Commenting on the importance of proper reservoir
operation and management, Doctor Andy Hughes, technical director for dams at KBR pointed out: “If we don’t look after the reservoirs where most of the nation’s water is stored, we could face a serious risk of flooding. When you consider the potentially catastrophic effect of this flood damage on our environment, our communities and our livelihoods, it is clear to see why we need the rigorous regime of inspection and supervision established by the act.” The control of reservoir safety was not always so closely managed. Safety legislation for reservoirs has only been around for a relatively short period of time, with laws brought into effect as recently as 1930. The Reservoirs (Safety Provisions) Act 1930 was passed following two major dam failures in 1925, which led to the deaths of 21 people.
This act was superceded by the Reservoirs Act 1975. Under this act, a ‘panel engineer’ must be appointed when any new reservoir is designed and built or repairs and changes made to an existing reservoir. Panel engineers are specialists in reservoir safety, responsible for safe construction, operation and maintenance. Reservoir owners (undertakers) have overall responsibility for safety.

They must commission regular safety and inspections by qualified engineers. Generally, inspections should take place every ten years. However, undertakers may be required to commission inspections more often if potential problems arise. Enforcing the requirements of the Water Act 2003 is a major task, needing a careful and consistent approach. In the early 1990s an industry review of the Reservoirs Act 1975 reported to government and the British Dam Society that giving responsibility to a single body would bring about that consistent approach to regulation. So, the EA took over responsibility for enforcing the Reservoirs Act in October 2004.
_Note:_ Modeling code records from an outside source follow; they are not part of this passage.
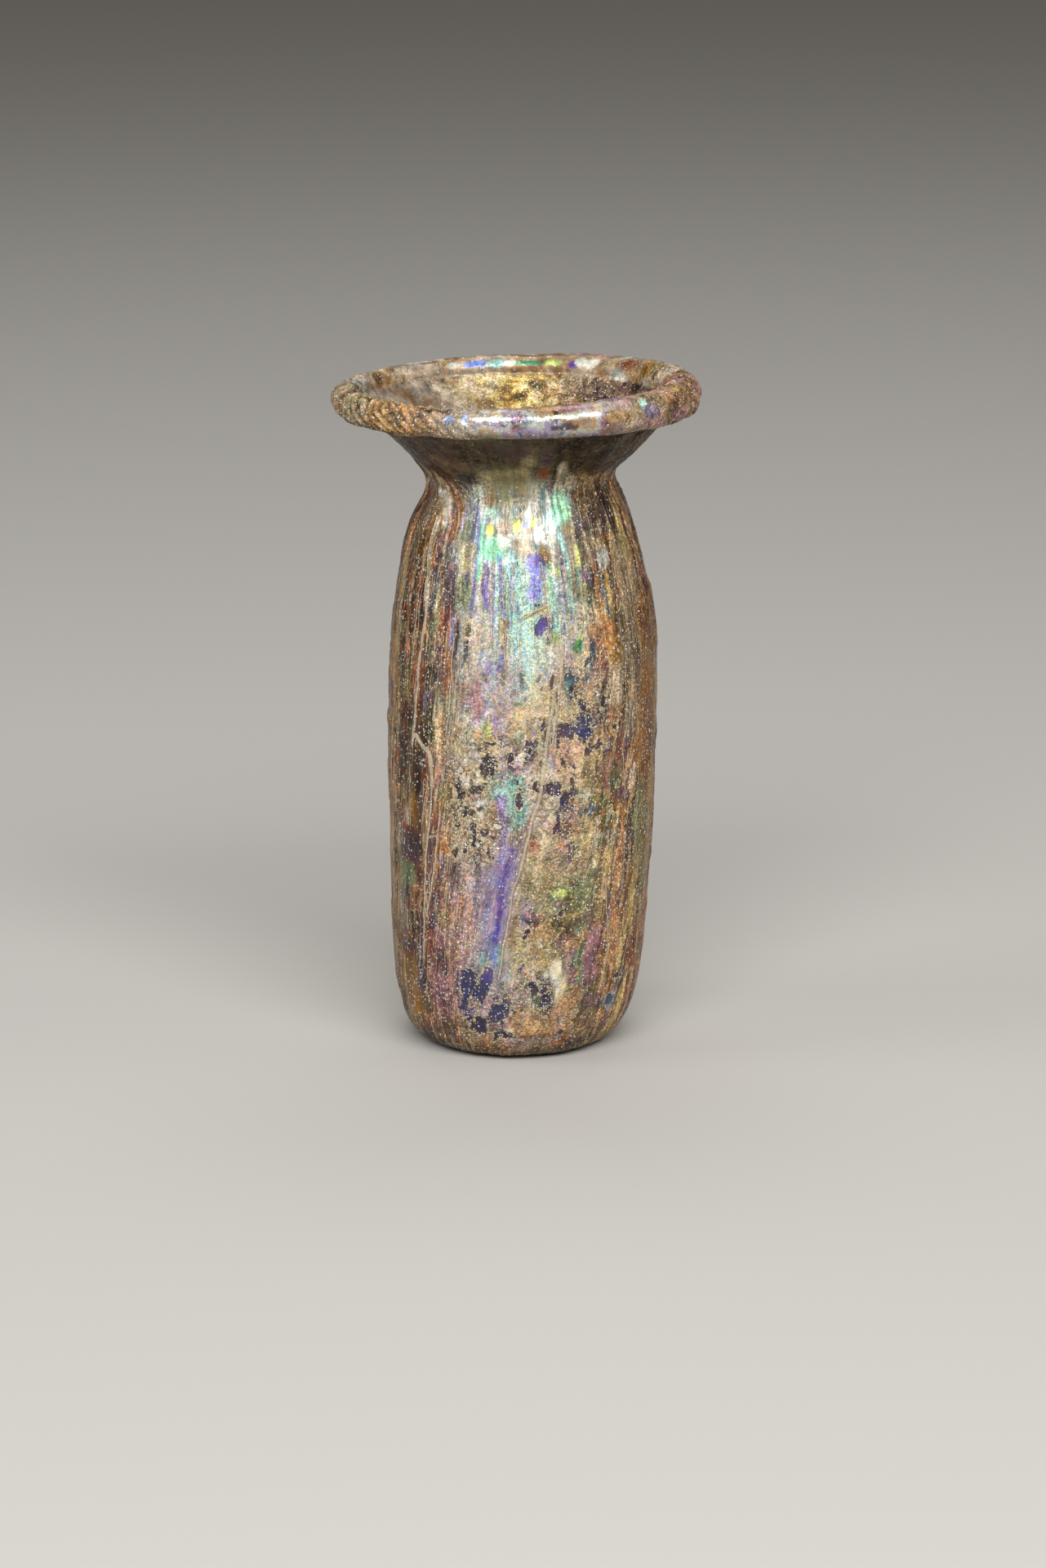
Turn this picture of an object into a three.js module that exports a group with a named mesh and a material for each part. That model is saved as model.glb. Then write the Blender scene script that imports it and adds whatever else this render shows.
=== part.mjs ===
// Roman glass unguentarium: a small free-blown glass flask, open at the top, with a rolled rim.
// Millimetres, +Z up. The origin is at the centre of the underside, and +X is the side of the thick rim.
import * as THREE from "three";

// ---- driving sizes ----------------------------------------------------------------------------
const HEIGHT = 95; // underside to the top of the roll, before the rim's tilt
const SEGMENTS = 60; // round the vessel

// The roll: the rim's round tube, and how much of its thickness it gains at +X and loses at -X.
const ROLL_RADIUS = 2.1;
const ROLL_CENTRE_RADIUS = 23.4;
const ROLL_SWELL = 0.2;
const ROLL_HEIGHT = HEIGHT - ROLL_RADIUS;

// The outside of the wall, as stations of height, radius and slope (radius gained per mm of height).
const WALL = [
  { z: 15.4, value: 17.9, slope: 0.067 }, // top of the heel
  { z: 51.2, value: 18.9, slope: 0 }, // widest part of the body
  { z: 72.3, value: 16.35, slope: -0.24 }, // shoulder
  { z: 78.2, value: 14.3, slope: -0.51 }, // where the shoulder turns in under the neck
  { z: 81.2, value: 13.1, slope: 0 }, // narrowest part of the neck
  { z: 84.2, value: 14.8, slope: 1 }, // foot of the straight flare
];
const STEPS_IN_SPANS = [5, 4, 2, 3, 3]; // rows of faces between neighbouring stations

// Thickness of the wall, measured level, at heights of its own.
const THICKNESS = [
  { z: 15.4, value: 2.1, slope: 0 },
  { z: 51.2, value: 1.8, slope: 0 },
  { z: 72.3, value: 2.1, slope: 0 },
  { z: 81.2, value: 2.2, slope: 0 },
  { z: 84.2, value: 1.84, slope: 0 },
];

// The base: a flat ring to stand on, a shallow hollow inside it, and a round heel.
const FOOT_RADIUS = 10.9;
const HOLLOW_RADIUS = 6.5;
const HOLLOW_DEPTH = 0.6;
const HEEL_PULL = { foot: 5.4, wall: 9.2 }; // how far the heel's curve runs on from each of its ends
const FLOOR = 3.2; // height of the glass floor inside
const FLOOR_RADIUS = 7.5;
const INNER_HEEL_PULL = { foot: 5.6, wall: 8 };

// What the blower's hand left: the axis wanders sideways, and the neck and rim are out of level.
const LEAN = [ // sideways shift along +X, in mm
  { z: 0, value: -0.42, slope: 0.06 },
  { z: 24, value: 0.38, slope: 0.014 },
  { z: 57, value: 0.92, slope: 0 },
  { z: 80, value: 0.66, slope: 0 },
  { z: 88.5, value: 0.66, slope: 0 },
  { z: 92.4, value: -0.42, slope: 0 },
];
const TILT = [ // rise towards +X, in degrees
  { z: 72, value: 0, slope: 0 },
  { z: 80, value: 3.2, slope: 0 },
  { z: 85.5, value: 0.6, slope: 0 },
  { z: 90, value: 1.06, slope: 0 },
];

const GLASS = { color: 0x8f7460, roughness: 0.38, metalness: 0.35 };

// ---- curves -----------------------------------------------------------------------------------
/** Value at height z of a smooth curve through the stations, level with its end values beyond them. */
function along(stations, z) {
  const first = stations[0];
  const last = stations[stations.length - 1];
  if (z <= first.z) return first.value;
  if (z >= last.z) return last.value;
  const upper = stations.findIndex((station) => station.z >= z);
  const [a, b] = [stations[upper - 1], stations[upper]];
  const span = b.z - a.z;
  const t = (z - a.z) / span;
  return (2 * t ** 3 - 3 * t ** 2 + 1) * a.value + (t ** 3 - 2 * t ** 2 + t) * span * a.slope
    + (-2 * t ** 3 + 3 * t ** 2) * b.value + (t ** 3 - t ** 2) * span * b.slope;
}

const outerRadius = (z) => along(WALL, z);
const innerRadius = (z) => along(WALL, z) - along(THICKNESS, z);

/** A heel from the level floor at (footRadius, floor) up to the wall, as a cubic curve. */
function heel(footRadius, floor, radius, slope, z, pull, steps) {
  const curve = new THREE.CubicBezierCurve(
    new THREE.Vector2(footRadius, floor),
    new THREE.Vector2(footRadius + pull.foot, floor),
    new THREE.Vector2(radius - slope * pull.wall, z - pull.wall),
    new THREE.Vector2(radius, z),
  );
  return curve.getPoints(steps);
}

/** Points of a wall surface upwards, with the given number of steps in each span of stations. */
function wall(radiusAt, stepsInSpans) {
  const points = [];
  stepsInSpans.forEach((steps, span) => {
    for (let step = 1; step <= steps; step++) {
      const z = THREE.MathUtils.lerp(WALL[span].z, WALL[span + 1].z, step / steps);
      points.push(new THREE.Vector2(radiusAt(z), z));
    }
  });
  return points;
}

/** Where a straight flare that leaves (radius, z) at 45 degrees meets the roll, as an angle on the roll. */
function angleOnRoll(radius, z) {
  const offLine = ((radius - ROLL_CENTRE_RADIUS) - (z - ROLL_HEIGHT)) / Math.SQRT2;
  return 1.25 * Math.PI + Math.asin(offLine / ROLL_RADIUS);
}

// ---- the profile, from the axis under the base round to the axis inside ----------------------
function underside() {
  const points = [];
  const steps = 4;
  for (let step = 0; step <= steps; step++) {
    const t = step / steps;
    points.push(new THREE.Vector2(t * HOLLOW_RADIUS, HOLLOW_DEPTH * 0.5 * (1 + Math.cos(Math.PI * t))));
  }
  points[steps].y = 0;
  return points;
}

function roll() {
  const top = WALL[WALL.length - 1];
  const start = angleOnRoll(outerRadius(top.z), top.z);
  const end = angleOnRoll(innerRadius(top.z), top.z) + 2 * Math.PI;
  const steps = 15;
  const points = [];
  for (let step = 0; step <= steps; step++) {
    const angle = THREE.MathUtils.lerp(start, end, step / steps);
    points.push(new THREE.Vector2(
      ROLL_CENTRE_RADIUS + ROLL_RADIUS * Math.cos(angle),
      ROLL_HEIGHT + ROLL_RADIUS * Math.sin(angle),
    ));
  }
  return points;
}

/** Points strictly between two ends of a straight flare. */
function between(from, to, steps) {
  return Array.from({ length: steps - 1 }, (_, k) => from.clone().lerp(to, (k + 1) / steps));
}

function profile() {
  const base = WALL[0];
  const outerWall = wall(outerRadius, STEPS_IN_SPANS);
  const innerWall = wall(innerRadius, STEPS_IN_SPANS);
  const rim = roll();
  const innerHeel = heel(FLOOR_RADIUS, FLOOR, innerRadius(base.z), base.slope, base.z, INNER_HEEL_PULL, 5);
  return [
    ...underside(),
    ...heel(FOOT_RADIUS, 0, base.value, base.slope, base.z, HEEL_PULL, 9),
    ...outerWall,
    ...between(outerWall[outerWall.length - 1], rim[0], 4),
    ...rim,
    ...between(rim[rim.length - 1], innerWall[innerWall.length - 1], 3),
    ...innerWall.reverse(),
    ...innerHeel.reverse(),
    new THREE.Vector2(FLOOR_RADIUS / 2, FLOOR + HOLLOW_DEPTH / 3),
    new THREE.Vector2(0, FLOOR + HOLLOW_DEPTH / 2),
  ];
}

// ---- the hand-made unevenness -----------------------------------------------------------------
/** Moves one point of the true round vessel to its place on the uneven one. */
function blow(point) {
  const radius = Math.hypot(point.x, point.y);
  if (radius > 0) {
    const fromRoll = Math.hypot(radius - ROLL_CENTRE_RADIUS, point.z - ROLL_HEIGHT);
    const share = 1 - THREE.MathUtils.smoothstep(fromRoll, ROLL_RADIUS, 2.5 * ROLL_RADIUS);
    const swell = share * ROLL_SWELL * point.x / radius;
    const newRadius = radius + (radius - ROLL_CENTRE_RADIUS) * swell;
    point.z += (point.z - ROLL_HEIGHT) * swell;
    point.x *= newRadius / radius;
    point.y *= newRadius / radius;
  }
  point.x += along(LEAN, point.z);
  point.z += point.x * Math.tan(THREE.MathUtils.degToRad(along(TILT, point.z)));
  return point;
}

function flask() {
  const geometry = new THREE.LatheGeometry(profile(), SEGMENTS);
  geometry.rotateX(Math.PI / 2); // the lathe's own axis is Y
  const position = geometry.attributes.position;
  const point = new THREE.Vector3();
  for (let i = 0; i < position.count; i++) {
    blow(point.fromBufferAttribute(position, i));
    position.setXYZ(i, point.x, point.y, point.z);
  }
  geometry.computeVertexNormals();
  const mesh = new THREE.Mesh(geometry, new THREE.MeshStandardMaterial(GLASS));
  mesh.name = "flask";
  return mesh;
}

const unguentarium = new THREE.Group();
unguentarium.name = "unguentarium";
unguentarium.add(flask());

export default unguentarium;
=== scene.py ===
"""Looks of a Roman glass unguentarium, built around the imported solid. Blender 4.5.

The flask is one closed mesh on the solid's own form, with the relief of its weathering on it. Each streak,
flake and pit has its place on the unrolled wall, in degrees round from the front (-Y, positive towards +X)
and in millimetres of height. The mesh carries those fields, and the material adds the finest grain itself.
"""
import math

import bpy
import numpy as np
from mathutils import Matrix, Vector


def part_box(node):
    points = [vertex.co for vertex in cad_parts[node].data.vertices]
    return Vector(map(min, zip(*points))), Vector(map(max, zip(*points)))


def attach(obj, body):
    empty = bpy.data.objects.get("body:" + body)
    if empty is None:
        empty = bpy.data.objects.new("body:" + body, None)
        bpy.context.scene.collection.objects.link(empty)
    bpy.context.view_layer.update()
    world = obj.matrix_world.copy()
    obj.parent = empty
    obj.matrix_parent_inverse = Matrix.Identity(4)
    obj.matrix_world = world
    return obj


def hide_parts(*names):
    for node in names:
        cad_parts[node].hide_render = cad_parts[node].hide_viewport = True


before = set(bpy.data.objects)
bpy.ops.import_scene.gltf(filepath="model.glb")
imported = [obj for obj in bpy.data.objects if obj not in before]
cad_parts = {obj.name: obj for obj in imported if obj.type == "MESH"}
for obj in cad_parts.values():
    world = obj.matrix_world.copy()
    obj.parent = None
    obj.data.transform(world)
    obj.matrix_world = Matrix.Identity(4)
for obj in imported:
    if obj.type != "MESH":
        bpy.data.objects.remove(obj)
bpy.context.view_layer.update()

# ---- the camera, at the photograph's viewing angle ---------------------------------------------
CAMERA_PLACE = (0.00087, -0.6016, 0.1932)
CAMERA_PITCH = 14.57  # degrees down from level
LENS, SENSOR = 100.0, 36.0
NEAREST = 0.01  # metres from the camera at which things start to show


def make_camera():
    data = bpy.data.cameras.new("camera")
    data.lens = LENS
    data.sensor_fit = "VERTICAL"
    data.sensor_width = data.sensor_height = SENSOR
    data.clip_start = NEAREST
    camera = bpy.data.objects.new("camera", data)
    camera.location = CAMERA_PLACE
    camera.rotation_euler = (math.radians(90 - CAMERA_PITCH), 0, 0)
    bpy.context.scene.collection.objects.link(camera)
    bpy.context.scene.camera = camera


make_camera()

# ---- the flask's form: the solid's own sizes, in mm ---------------------------------------------
HEIGHT = 95.0
ROLL_RADIUS = 2.1
ROLL_CENTRE_RADIUS = 23.4
ROLL_SWELL = 0.2
ROLL_HEIGHT = HEIGHT - ROLL_RADIUS
# Stations of height, value and slope.
WALL = ((15.4, 17.9, 0.067), (51.2, 18.9, 0), (72.3, 16.35, -0.24), (78.2, 14.3, -0.51), (81.2, 13.1, 0),
        (84.2, 14.8, 1))
THICKNESS = ((15.4, 2.1, 0), (51.2, 1.8, 0), (72.3, 2.1, 0), (81.2, 2.2, 0), (84.2, 1.84, 0))
LEAN = ((0, -0.42, 0.06), (24, 0.38, 0.014), (57, 0.92, 0), (80, 0.66, 0), (88.5, 0.66, 0), (92.4, -0.42, 0))
TILT = ((72, 0, 0), (80, 3.2, 0), (85.5, 0.6, 0), (90, 1.06, 0))
FOOT_RADIUS, HOLLOW_RADIUS, HOLLOW_DEPTH = 10.9, 6.5, 0.6
HEEL_PULL = (5.4, 9.2)
FLOOR, FLOOR_RADIUS, INNER_HEEL_PULL = 3.2, 7.5, (5.6, 8.0)
BODY_RADIUS = 18.4  # for turning degrees into mm on the body
NECK_HEIGHT = 80

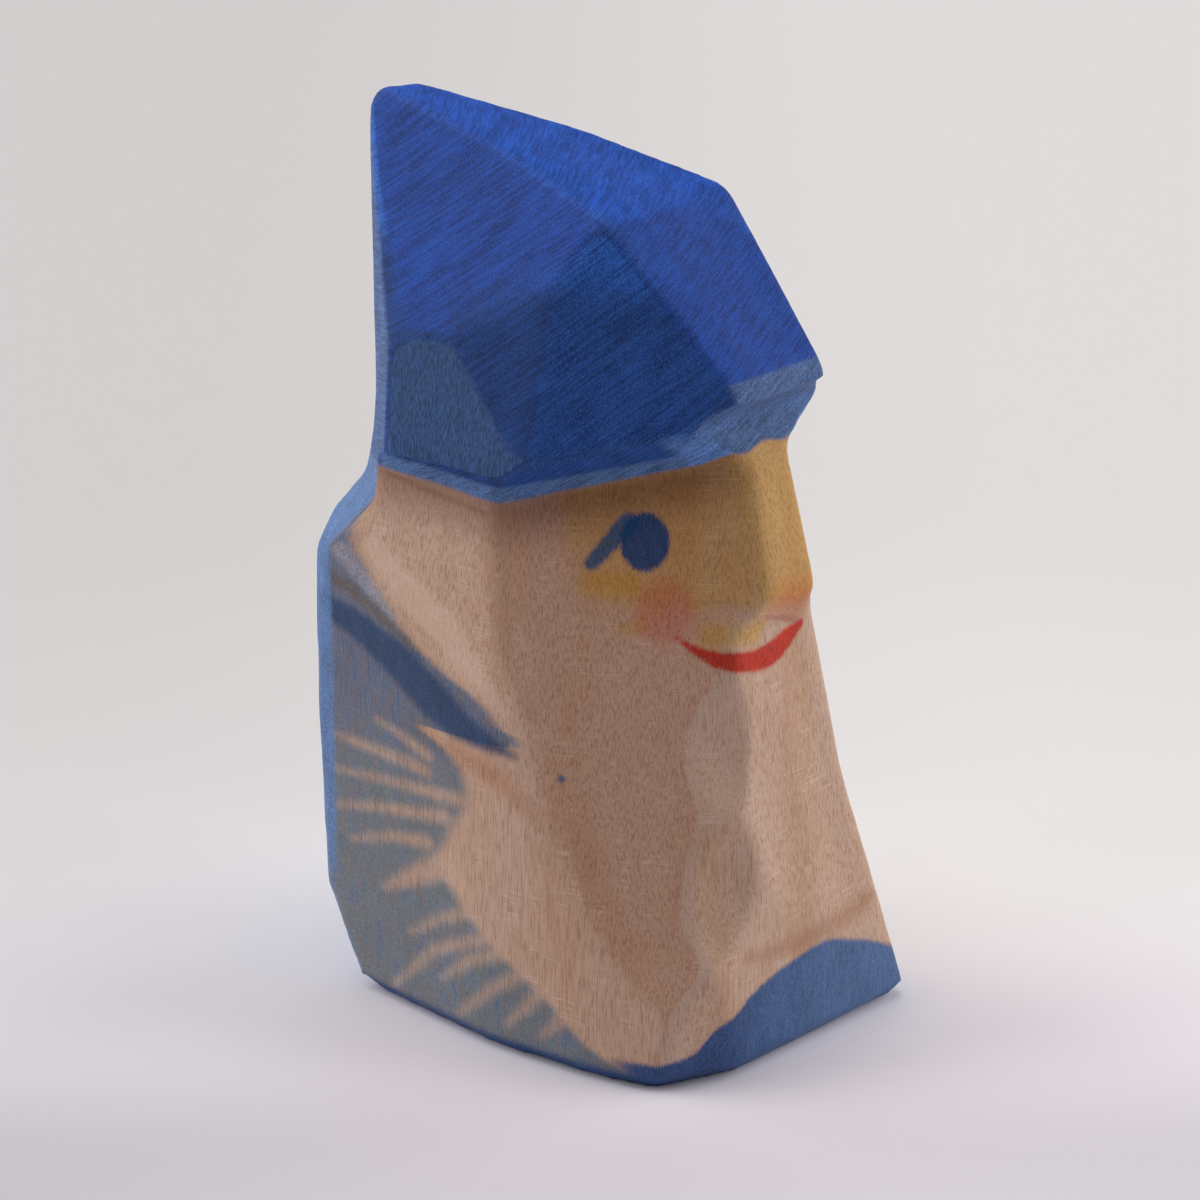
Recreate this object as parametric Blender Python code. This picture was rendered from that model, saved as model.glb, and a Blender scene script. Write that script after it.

As the new enforcement authority, the EA is responsible for establishing and maintaining a register of reservoirs. Over the past year the EA has worked to develop an extensive system and compile a comprehensive database with the co-operation of local authorities. This database details all reservoirs to which this act applies in each of the EA’s 26 areas. The EA is also working to make sure reservoir owners have an effective system in place for inspection and maintenance. It is the EA’s aim to work alongside owners, supporting them in meeting the requirements of the act. The EA has also been speaking with most of the larger reservoir owners to promote a ‘no surprises’ approach to the industry. The EA wants to engage the support of the reservoirs industry in working with it to improve overall reservoir safety.

This area of work is familiar to the EA. As the leading public body working to protect and improve the environment in England and Wales, the EA is heavily involved in improving flood defences and providing information on flood risks. Together with its knowledge and experience as an environmental regulator, the EA is well placed to play a consistent and effective regulatory role. Briefly, the new role includes:

  • maintaining a register of reservoirs and making it available to the public,
  • making sure reservoir undertakers have regular inspections by inspecting engineers,
  • ensuring a supervising engineer is appointed for each reservoir in operation,
  • enforcing the act by making sure undertakers fully comply, warning, and ultimately prosecuting those that do not,
  • in the extreme event undertakers fail to comply, commissioning essential repairs and recharging the undertaker,
  • reporting to the Department for Environment, Food and Rural Affairs (Defra) and the Welsh Assembly,
  • acting in an emergency if the undertaker is not available.
  • The scene is set for an interesting new role for the EA. Looking to the future of reservoir safety in this country, it will ultimately be seeking to influence future changes to the current Reservoirs Act, which was drafted in the early 1970s.
    Later this year a new role of incident reporting will be introduced, allowing the EA to learn from problems and share best practice across the industry. From near misses and actual incidents that could result in uncontrolled escapes of water from reservoirs, the EA’s aim is not to develop a blame culture, but to encourage openness and honesty among reservoir owners.

    The Water Act 2003 also gives the Secretary of State/NAW the power to require flood plans to be produced for specific reservoirs. This is intended to be introduced in 2006. In the event a reservoir could cause a flood after an uncontrolled release of water, it is important plans are in place so prompt and effective action is taken and the emergency services, led by local authorities, can provide the necessary assistance.

    Together with a number of key partners, the EA is currently working with Defra on a future approach to flood planning that will ensure we have in place a unified and
    co-ordinated response mechanism. Undertakers will subsequently be absolutely clear about how their plans will be managed – they will be actively involved in the planning process and have firm links with the emergency services. This will ensure category one respondees (Civil Contingencies Act 2004) fully understand all the possible
    consequences of a dam failure, including the likely loss of life and infrastructure damage, so they can put in place the necessary contingency plans.

    The appropriate level of awareness subsequently needs to be raised with the public, with potential risk properly put into context. To ensure all this happens in a co-ordinated and consistent way, the EA will be working with Defra to produce an overall communication strategy. Defra is also planning to lead on a consultation exercise on flood plans later this summer. The EA has also established emergency procedures via the EA Floodline and emergency hotline telephone service.

    This is a fantastic new
    role for the EA and one that provides it with opportunities to further assure reservoir safety and apply a more
    modern and consistent approach to the regulatory role. The EA already has experience of managing the safe operation of its own 129 reservoirs and it shall use this experience as it takes on its new, enlarged role.